If convicted of violating VC 14601.3 VC[3], “habitual traffic offender”, you are facing 30 days in county jail and $1000 in court fines. 

It is important to understand that most of the statutes criminalizing driving on a suspended or revoked license are priorable, meaning if you get convicted a second time or multiple times, you are exposed to more jail time and fines. For example, on a second offense of driving on a suspended license in violation of VC 14601.3, you are looking at 180 days in the county jail and $2000 in court fines.  If you are convicted of a violation of 14601.2 VC, and you have been previously convicted of a violation of 14601.2 VC, or a violation of VC 14601, VC 14601.1, or VC 14601.5 within the past 5 years, you will be facing a sentence of a minimum 30 days in county jail, up to one year and have to pay a fine of at least $500, but not more than $2,000.  Being found a “habitual traffic offender” can increase penalties even more.

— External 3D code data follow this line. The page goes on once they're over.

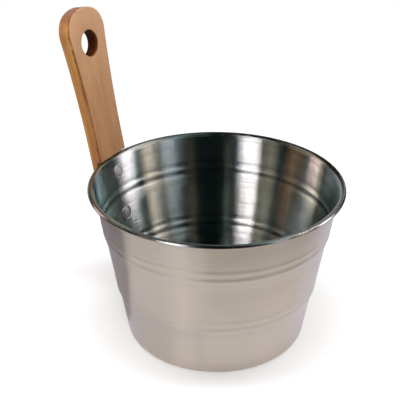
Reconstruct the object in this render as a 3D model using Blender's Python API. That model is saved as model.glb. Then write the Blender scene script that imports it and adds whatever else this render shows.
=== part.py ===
"""Sauna bucket: a drawn steel pail with two beads and a rolled rim, and a riveted wooden handle board.

Metres, +Z up. The origin is the centre of the base's underside, and the handle stands at -X.
"""

import math

import bmesh
import bpy

# Pail wall and base
PAIL_HEIGHT = 0.1565
BASE_RADIUS = 0.0878  # outside of the wall's line carried down to the floor
WALL_TAPER = math.radians(8.87)
SHEET = 0.0007
BASE_CORNER_RADIUS = 0.006
BASE_RING_INSET = 0.0258  # from the wall's line at the floor in to the middle of the ring
BASE_RING_WIDTH = 0.009
BASE_RING_HEIGHT = 0.0012

# Beads rolled into the wall, each measured down from the rim's top to the groove between its two ridges
UPPER_BEAD_DROP = 0.0380
LOWER_BEAD_DROP = 0.0969
UPPER_BEAD_STEP = 0.00103
LOWER_BEAD_STEP = 0.00135
BEAD_SLOPE_LENGTH = 0.0142
BEAD_RIDGE_OFFSET = 0.0042
LOWER_RIDGE_HEIGHT = 0.0004
UPPER_RIDGE_HEIGHT = 0.00028

# Rolled rim, outside radii of its bends
ROLL_RADIUS = 0.0048
CURL_RADIUS = 0.0020
TAIL_RADIUS = 0.0060

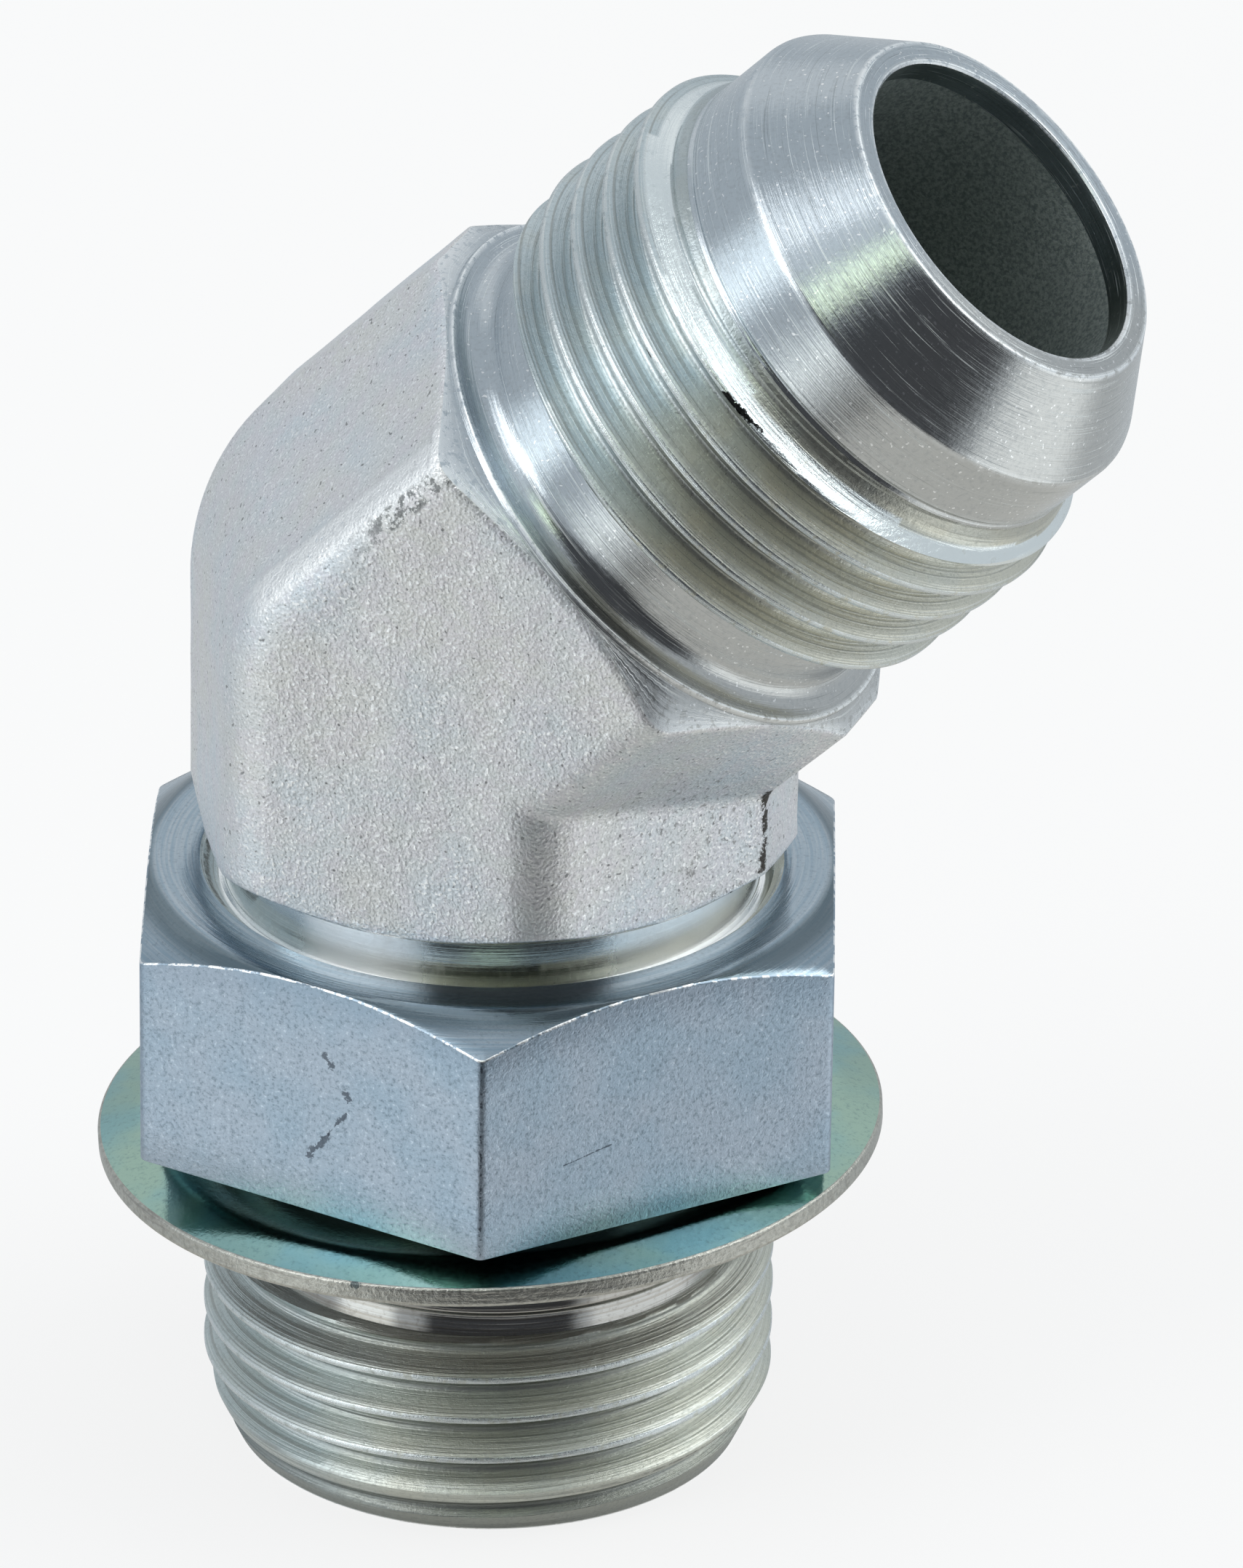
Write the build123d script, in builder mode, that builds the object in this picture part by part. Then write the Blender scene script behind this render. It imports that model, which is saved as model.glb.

Ann Gottesman is a skilled, experienced and caring criminal traffic attorney located in Pasadena, California.  She handles DUIs, DWIs and misdemeanor traffic offenses such as driving on a suspended license, hit and run, and reckless driving crimes.  Ann is happy to provide you with a free consultation and is available to speak to 7 days a week!

[1]  Vehicle Code Section 14601.1(a) states: "No person shall drive a motor vehicle when his or her driving privilege is suspended or revoked for any reason other than those listed in Section 14601, 14601.2, or 14601.5, if the person so driving has knowledge of the suspension or revocation. Knowledge shall be conclusively presumed if mailed notice has been given by the department to the person pursuant to Section 13106. The presumption established by this subdivision is a presumption affecting the burden of proof."  CA VC §14601.1(a).

[2] Vehicle Code 14601.2 VC states: "(a) A person shall not drive a motor vehicle at any time when that person's driving privilege is suspended or revoked for a conviction of a violation of Section 23152 or 23153 if the person so driving has knowledge of the suspension or revocation."

[3] Vehicle Code 14601.3 VC states: "(a) It is unlawful for a person whose driving privilege has been suspended or revoked to accumulate a driving record history which results from driving during the period of suspension or revocation. A person who violates this subdivision is designated a habitual traffic offender. For purposes of this section, a driving record history means any of the following, if the driving occurred during any period of suspension or revocation: (1) Two or more convictions within a 12-month period of an offense given a violation point count of two pursuant to Section 12810. (2) Three or more convictions within a 12-month period of an offense given a violation point count of one pursuant to Section 12810. (3) Three or more accidents within a 12-month period that are subject to the reporting requirements of Section 1600. (4) Any combination of convictions or accidents, as specified in paragraphs (1) to (3), inclusive, which results during any 12-month period in a violation point count of three or more pursuant to Section 12810."